5.2 Google Photos API lets to add files to shared albums only so anyone with the link can access it. Do not share it by link and delete old movies or move them to trash or from album. In latter case they remain in the account.

5.3 Google photos assistant detects faces, which is quite useful if camera quality is fine. As a bonus it makes fancy media kind of compilations and gifs etc.
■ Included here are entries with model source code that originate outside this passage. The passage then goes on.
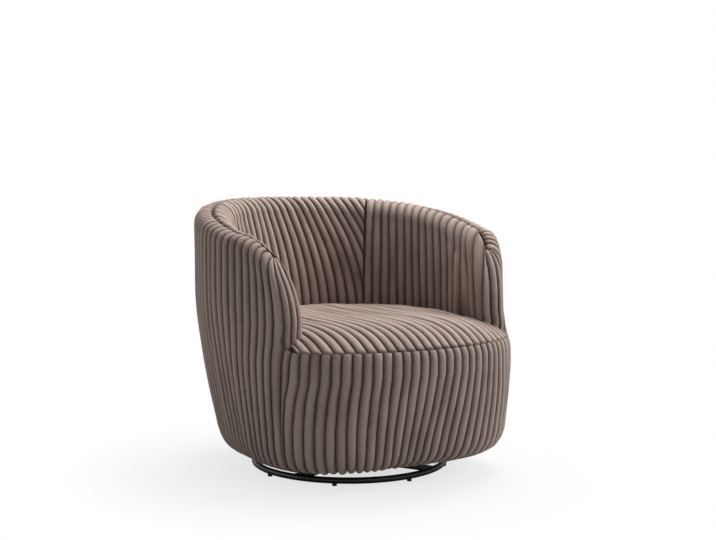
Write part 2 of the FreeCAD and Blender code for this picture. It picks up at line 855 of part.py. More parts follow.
def make_base():
    tube = Part.makeTorus(ring_radius, ring_tube_radius, vec(0, 0, ring_height))
    save("base_ring", tube)
    corner = vec(arm_inner_radius, -arm_width / 2, arm_base)
    arm = Part.makeBox(ring_radius - arm_inner_radius, arm_width, arm_thickness, corner)
    arm = arm.cut(tube)
    number = 0
    quarter = math.degrees(math.pi / 2)
    for copy in around(arm, arm_count, base_turn - quarter):
        number += 1
        save("base_arm_%d" % number, copy)
    holes = around(post_at(plate_hole_circle, bolt_radius, hub_base, hub_thickness),
                   plate_hole_count, base_turn + quarter / 2)
    hub = disc(hub_radius, hub_base, hub_thickness)
    hub = hub.cut(disc(pivot_radius, hub_base, hub_thickness))
    save("base_hub_plate", hub.cut(Part.makeCompound(holes)))
    glide = post_at(ring_radius, glide_radius, 0, ring_height)
    glide = glide.cut(tube)
    lowest = min(glide.Solids, key=lambda solid: solid.CenterOfMass.z)
    start = base_turn - quarter + quarter / 4
    save("glides", Part.makeCompound(around(lowest, glide_count, start)))


os.makedirs("parts", exist_ok=True)
make_covers()
make_padding()
make_frame()
make_swivel()
make_base()
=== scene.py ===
import json
import math

import bmesh
import bpy
import numpy as np
from mathutils import Matrix, Vector


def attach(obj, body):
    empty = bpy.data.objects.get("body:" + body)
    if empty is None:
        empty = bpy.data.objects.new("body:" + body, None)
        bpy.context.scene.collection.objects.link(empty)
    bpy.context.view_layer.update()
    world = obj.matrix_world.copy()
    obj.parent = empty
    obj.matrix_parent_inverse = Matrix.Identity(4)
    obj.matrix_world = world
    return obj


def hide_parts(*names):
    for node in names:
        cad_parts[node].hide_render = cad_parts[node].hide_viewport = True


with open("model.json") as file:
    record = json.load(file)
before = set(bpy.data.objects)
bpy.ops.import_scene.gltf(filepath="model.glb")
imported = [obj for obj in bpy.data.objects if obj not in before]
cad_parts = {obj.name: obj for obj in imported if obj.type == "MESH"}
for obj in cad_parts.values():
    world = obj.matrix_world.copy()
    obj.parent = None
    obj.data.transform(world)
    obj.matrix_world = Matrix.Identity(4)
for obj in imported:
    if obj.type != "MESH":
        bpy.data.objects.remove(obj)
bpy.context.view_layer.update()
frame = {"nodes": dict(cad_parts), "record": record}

# Swivel lounge chair in metres. Z is up, the sitter faces -Y, and the swivel axis is Z.
# The crests of the ribs lie on the surfaces below, and the channels are sewn into them.
# Angles on the shell run from the middle of the back, positive on the sitter's left.

# Ribs and the channels between them. A channel's depth stays under a share of its rib's
# width, and the lining's ribs on the arms are wider than the pitch.
CHANNEL_PITCH = 0.0245
CHANNEL_DEPTH = 0.0105
SEAT_CHANNEL_DEPTH = 0.0125
CHANNEL_DEPTH_LIMIT = 0.45
ARM_STRETCH = 0.82
RIB_FULLNESS = 0.9
RIB_SWELL = 0.10
RIB_HIGHEST = 1.15
CHANNEL_WANDER = 0.0009

# Mesh lines across a rib, and points along a line of each piece
STEPS_PER_RIB = 8
SHELL_ROWS = 120
LINING_ROWS = 70
FRONT_ROWS = 80
SEAT_ROWS = 100

# Outer wall: height, radius of the crests, and how far the front corners stand out
WALL = np.array([
    (0.046, 0.284, 0.050), (0.056, 0.310, 0.055), (0.068, 0.327, 0.059),
    (0.088, 0.338, 0.062), (0.112, 0.346, 0.062), (0.155, 0.355, 0.058),
    (0.197, 0.364, 0.054), (0.240, 0.372, 0.049), (0.282, 0.3795, 0.043),
    (0.324, 0.386, 0.035), (0.366, 0.392, 0.018), (0.408, 0.397, 0.005),
    (0.450, 0.400, 0.001), (0.500, 0.401, 0.000), (0.700, 0.401, 0.000)])
HEM_RADIUS = 0.252
HEM_HEIGHT = 0.047
HEM_CORNER = 0.05

# Rolled rim, and the arm's front that falls from it to the seat
RIM_RADIUS = 0.048
RIM_SQUARENESS = 3.1
RIM_REACH = 0.353
BACK_RIM = 0.649
ARM_RIM = 0.572
RIM_FALL_POWER = 1.45
ARM_FRONT_START = 0.061
ARM_FRONT_REACH = 0.137
ARM_FRONT_FOOT = 0.386
ARM_FRONT_FULLNESS = 0.92
COLUMN_FOOT = 0.340
INNER_LEAN = 0.032
INNER_SWEEP = 0.085
SWEEP_START_ANGLE = math.radians(82)
SWEEP_END_TURN = 55

# Points of the rim's centre line along the back and sides, the arm's front and its foot
BACK_STEPS = 240
FRONT_STEPS = 180
COLUMN_STEPS = 23

# Seams of the lining and of the arms' fronts. Turns run from 0 where the rim starts to
# fall at the arm's front to 90 at its foot, and both turns and rolls are in degrees.
LINING_SEAM = math.radians(38)
LINING_SEAM_LAP = math.radians(3)
LINING_MIDDLE = math.radians(-42)
LINING_SPREAD = 0.385
LINING_FOOT_LIMIT = math.radians(100)
LINING_TUCK = 0.008
APEX_TURN = 40
LINING_LAST_TURN = 31
LINING_LAST_ROLL = 102
GUSSET_FOOT = 0.358
BEND_START = 0.40
BEND_POWER = 1.8

# Lengths over which ribs are rounded down at a seam, and how much of them stays there
RIM_SEAM_LENGTH = 0.013
CREVICE_LENGTH = 0.010
SHORT_SEAM_LENGTH = 0.006
FRONT_SEAM_LEAST = 0.65
LINING_SEAM_LEAST = 0.68

# Seat, and its closed underside: height and share of the outline
SEAT_SEAM = 0.350
SEAT_CROWN = 0.051
SEAT_CROWN_POWER = 6.5
SEAT_CROWN_RADIUS = 0.356
SEAT_HALF_WIDTH = 0.304
SEAT_BACK_RADIUS = 0.300
SEAT_BACK_LEAST = 0.06
UNDERSIDE = 0.305
UNDERSIDE_SHARE = 0.93

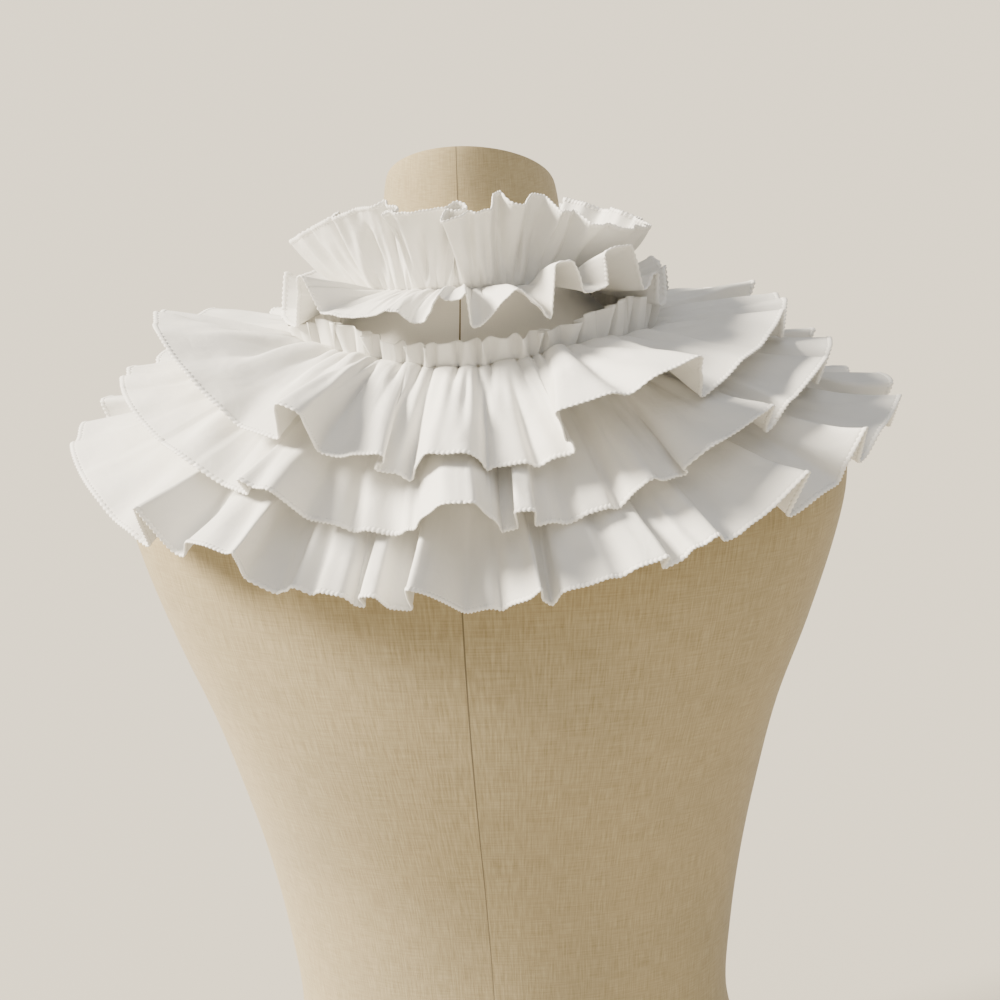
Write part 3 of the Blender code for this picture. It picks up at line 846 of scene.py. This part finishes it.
def overlocked_edge(name, shape, run, share, inward, material):
    """The thread wrapped over a raw edge, as a flat ribbed band about 3 mm wide. Inward
    is the small step of share that leads into the cloth."""
    rings = round(run / THREAD_STEP)
    bm = bmesh.new()
    bmesh.ops.create_grid(bm, x_segments=rings, y_segments=THREAD_SIDES, size=0.5)
    flat = np.array([v.co for v in bm.verts]) + 0.5
    around, turn = flat[:, 0], flat[:, 1] * 2 * math.pi
    full = np.full_like(around, share)
    edge = shape(around, full)
    cloth = shape(around, full + inward) - edge
    cloth /= np.linalg.norm(cloth, axis=1)[:, None]
    step = 0.5 / rings
    along = shape((around + step) % 1, full) - shape((around - step) % 1, full)
    along /= np.linalg.norm(along, axis=1)[:, None]
    face = np.cross(along, cloth)
    face /= np.linalg.norm(face, axis=1)[:, None]
    stitches = round(run / STITCH_PITCH)
    rib = np.cos(2 * math.pi * stitches * around + 1.1 * np.cos(turn))
    across = EDGE_INWARD - (EDGE_WIDTH + EDGE_WIDTH_RIB * rib) * np.cos(turn)
    through = (EDGE_THICKNESS + EDGE_THICKNESS_RIB * rib) * np.sin(turn)
    offset = across[:, None] * cloth + through[:, None] * face
    for vert, place in zip(bm.verts, edge + offset * MM):
        vert.co = place
    bmesh.ops.remove_doubles(bm, verts=bm.verts, dist=0.00001)
    bmesh.ops.recalc_face_normals(bm, faces=bm.faces)
    return add_piece(name, bm, material)


def make_tier(tier, place, cotton, thread):
    """One gathered tier of the capelet with its overlocked hem. Place counts the tiers
    down from the top one, 0."""
    name, strip = tier.name, tier.strip
    seam = capelet_seam(-TIER_STEP * place)
    path = hem_path(tier.folds, NECK_RADIUS, strip.length, TIER_ROUNDING)
    shape = strip_shape(strip, seam, path, NECK_RADIUS, tier.pleats, tier.creases)
    run = path[0][-1]
    cloth = cloth_wall(
        f"{name}_cloth", shape, tier.columns, tier.rows, (run, strip.length),
        lambda share: (1 - share) * strip.length, cotton,
    )
    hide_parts(name)
    hem = overlocked_edge(f"{name}_overlock", shape, run, 1.0, -0.01, thread)


def make_choker(cotton, thread):
    """The choker's one strip: a short frill below its elastic and a tall one above."""
    upper_path = hem_path(CHOKER_UPPER_FOLDS, CHOKER_RADIUS, CHOKER_UPPER.length, CHOKER_ROUNDING)
    lower_path = hem_path(CHOKER_LOWER_FOLDS, CHOKER_RADIUS, CHOKER_LOWER.length, CHOKER_ROUNDING)
    lower_path = matched_path(lower_path, upper_path)
    upper = strip_shape(
        CHOKER_UPPER, choker_seam, upper_path, CHOKER_RADIUS, CHOKER_UPPER_PLEATS,
        CHOKER_CREASES, -1.0,
    )
    lower = strip_shape(
        CHOKER_LOWER, choker_seam, lower_path, CHOKER_RADIUS, CHOKER_LOWER_PLEATS, []
    )
    width = CHOKER_UPPER.length + CHOKER_LOWER.length
    split = CHOKER_LOWER.length / width

    def shape(around, across):
        below = across < split
        share = np.where(below, (split - across) / split, (across - split) / (1 - split))
        return np.where(below[:, None], lower(around, share), upper(around, share))

    def hem_distance(across):
        return np.minimum(across, 1 - across) * width

    run = upper_path[0][-1]
    choker = cloth_wall(
        "choker_cloth", shape, CHOKER_COLUMNS, CHOKER_ROWS, (run, width), hem_distance, cotton
    )
    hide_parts("choker_ruffle")
    top = overlocked_edge("choker_top_overlock", shape, run, 1.0, -0.01, thread)
    bottom = overlocked_edge("choker_bottom_overlock", shape, run, 0.0, 0.01, thread)


def make_neck_frill(cotton):
    """The header that stands in small uneven pleats above the capelet's elastic."""

    # Each pleat sways, folds over, stands out and rises in its own way, by its number.
    def shape(around, share):
        number, part, away = pleat_place(around * 360)
        sway = NECK_FRILL_SWAY * np.sin(number * 3.3) * np.sin(np.pi * part) ** 2
        a = around * 2 * math.pi
        grown = 0.45 + 0.55 * share**0.7
        folded = 1.2 + 0.9 * np.sin(number * 3.9)
        folded = folded * np.sin(2 * np.pi * part) * share**0.7
        turn = np.radians(around * 360 + folded + sway * share)
        crest = 1 - np.exp(-((away / NECK_FRILL_VALLEY) ** 2))
        depth = NECK_FRILL_DEPTH * (0.75 + 0.3 * np.sin(number * 2.3 + 0.5)) * crest
        out = NECK_FRILL_LEAN * share + (depth - NECK_FRILL_INSET) * grown
        peak = FRILL_PEAK * np.exp(-(((around * 360 - FRILL_PEAK_TURN) / FRILL_PEAK_SPREAD) ** 2))
        uneven = 1.3 * np.sin(7 * a + 0.4) + 2.0 * np.sin(number * 5.7) * crest
        top = NECK_FRILL_HEIGHT + peak + uneven
        x, y, z, swell = capelet_seam(0)(turn)
        z = z + swell + NECK_FRILL_BOTTOM + share * top
        return np.stack([x + np.sin(turn) * out, y - np.cos(turn) * out, z], axis=1) * MM

    ring = math.pi * (NECK_HALF_WIDTH + NECK_HALF_DEPTH)
    frill = cloth_wall(
        "neck_frill_cloth", shape, NECK_FRILL_COLUMNS, NECK_FRILL_ROWS,
        (ring * FRILL_RUN_PART, NECK_FRILL_HEIGHT),
        lambda share: (1 - share) * NECK_FRILL_HEIGHT, cotton,
    )
    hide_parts("neck_frill")


def form_outline():
    """The form's section table with smooth rows between, from the underside up."""
    table = np.array(FORM_SECTIONS, float)
    padded = np.vstack([2 * table[0] - table[1], table, 2 * table[-1] - table[-2]])
    rows = []
    for i in range(1, len(padded) - 2):
        p0, p1, p2, p3 = padded[i - 1 : i + 3]
        for step in range(FORM_ROWS_PER_SECTION):
            t = step / FORM_ROWS_PER_SECTION
            lead = (p2 - p0) / 2 * t * (1 - t) ** 2
            trail = (p3 - p1) / 2 * t * t * (t - 1)
            rows.append(p1 * (1 + 2 * t) * (1 - t) ** 2 + p2 * t * t * (3 - 2 * t) + lead + trail)
    rows.append(table[-1])
    return np.array(rows)


def make_dress_form(linen):
    """The padded form under its linen cover."""
    outline = form_outline()
    bm = bmesh.new()
    bmesh.ops.create_grid(bm, x_segments=FORM_COLUMNS, y_segments=len(outline) - 1, size=0.5)
    flat = np.array([v.co for v in bm.verts]) + 0.5
    level = np.rint(flat[:, 1] * (len(outline) - 1)).astype(int)
    rise, half_width, back, front, squareness, tilt, forward = outline[level].T
    turn = flat[:, 0] * 2 * math.pi
    sine, cosine = np.sin(turn), np.cos(turn)
    power = 2 / squareness
    x = half_width * np.sign(sine) * np.abs(sine) ** power
    y = forward - np.where(cosine > 0, back, front) * np.sign(cosine) * np.abs(cosine) ** power
    z = COLLAR_LEVEL + rise + np.tan(np.radians(tilt)) * (forward - y)
    places = np.stack([x, y, z], axis=1) * MM
    layer = bm.loops.layers.uv.new("cloth")
    bm.verts.index_update()
    for face in bm.faces:
        for loop in face.loops:
            i = loop.vert.index
            loop[layer].uv = (flat[i, 0] * COVER_WIDTH, z[i] * MM)
    for vert, place in zip(bm.verts, places):
        vert.co = place
    bmesh.ops.remove_doubles(bm, verts=bm.verts, dist=0.00001)
    rim = [edge for edge in bm.edges if edge.is_boundary]
    bmesh.ops.holes_fill(bm, edges=rim, sides=0)
    bmesh.ops.recalc_face_normals(bm, faces=bm.faces)
    form = add_piece("dress_form_cover", bm, linen)
    form.data.set_sharp_from_angle(angle=math.radians(40))
    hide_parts("dress_form")


def make_floor():
    bm = bmesh.new()
    bmesh.ops.create_grid(bm, x_segments=1, y_segments=1, size=20.0)
    mesh = bpy.data.meshes.new("floor")
    bm.to_mesh(mesh)
    bm.free()
    mesh.materials.append(pale_floor_paint())
    floor = bpy.data.objects.new("floor", mesh)
    bpy.context.scene.collection.objects.link(floor)


def looking_back(turn, elevation, roll, target, distance):
    """The matrix of something that looks at the target from behind the form."""
    a, e, r = (math.radians(v) for v in (turn, elevation, roll))
    back = Vector((math.sin(a) * math.cos(e), -math.cos(a) * math.cos(e), math.sin(e)))
    right = Vector((math.cos(a), math.sin(a), 0))
    up = back.cross(right)
    tilted_right = math.cos(r) * right - math.sin(r) * up
    tilted_up = math.sin(r) * right + math.cos(r) * up
    place = (Vector(target) + back * distance) * MM
    matrix = Matrix((tilted_right, tilted_up, back)).transposed().to_4x4()
    matrix.translation = place
    return matrix


def make_camera():
    lens = bpy.data.cameras.new("camera")
    lens.lens = CAMERA_LENS
    lens.sensor_width = 36
    camera = bpy.data.objects.new("camera", lens)
    camera.matrix_world = looking_back(
        CAMERA_TURN, CAMERA_ELEVATION, CAMERA_ROLL, CAMERA_TARGET, CAMERA_DISTANCE
    )
    bpy.context.scene.collection.objects.link(camera)
    bpy.context.scene.camera = camera


def add_sun(name, turn, elevation, spread, strength, tint):
    """Even light from one side, softened by its spread in degrees."""
    light = bpy.data.lights.new(name, "SUN")
    light.angle = math.radians(spread)
    light.energy = strength
    light.color = colour(tint)[:3]
    lamp = bpy.data.objects.new(name, light)
    lamp.matrix_world = looking_back(turn, elevation, 0, (0, 0, 450), 2500)
    bpy.context.scene.collection.objects.link(lamp)


def make_lights():
    world = bpy.data.worlds.new("studio")
    world.use_nodes = True
    bpy.context.scene.world = world
    sky = world.node_tree.nodes["Background"]
    sky.inputs["Color"].default_value = colour("#f1efe9")
    sky.inputs["Strength"].default_value = 0.6
    # A strong low light from the left, as from a window, and a weak one from above.
    add_sun("window", -82, 36, 18, 17.5, "#fff4e0")
    add_sun("room", 20, 60, 60, 0.7, "#eef2ff")


def main():
    cotton = cotton_poplin()
    thread = overlock_thread()
    make_dress_form(natural_linen())
    make_neck_frill(cotton)
    for place, tier in enumerate(TIERS):
        make_tier(tier, place, cotton, thread)
    make_choker(cotton, thread)
    make_floor()
    make_camera()
    make_lights()


main()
5.4 I tried to use 4G LTE USB modem for internet access and here are my results.
5.4.1 Huawei E3372h-153 works with raspberry without issues and extra software 5.4.2 Also enabled hotspot so Rasperry shared internet connection through wifi. There is https://howtoraspberrypi.com/create-a-wi-fi-hotspot-in-less-than-10-minutes-with-pi-raspberry/ a really easy guide how to do it using RaspAP. 5.4.3 Dynamic DNS didn’t work in 4G network of my carrie. There is explanation why

5.5 After using this system for a couple of weeks turned out, although videos are more convenient to view and upload, Google Photos works better with images. Eg it enables things/faces grouping analyzing images only, and only then looking for faces/things from the images in videos, but not the opposite. So I'm going to test images uploading rather videos.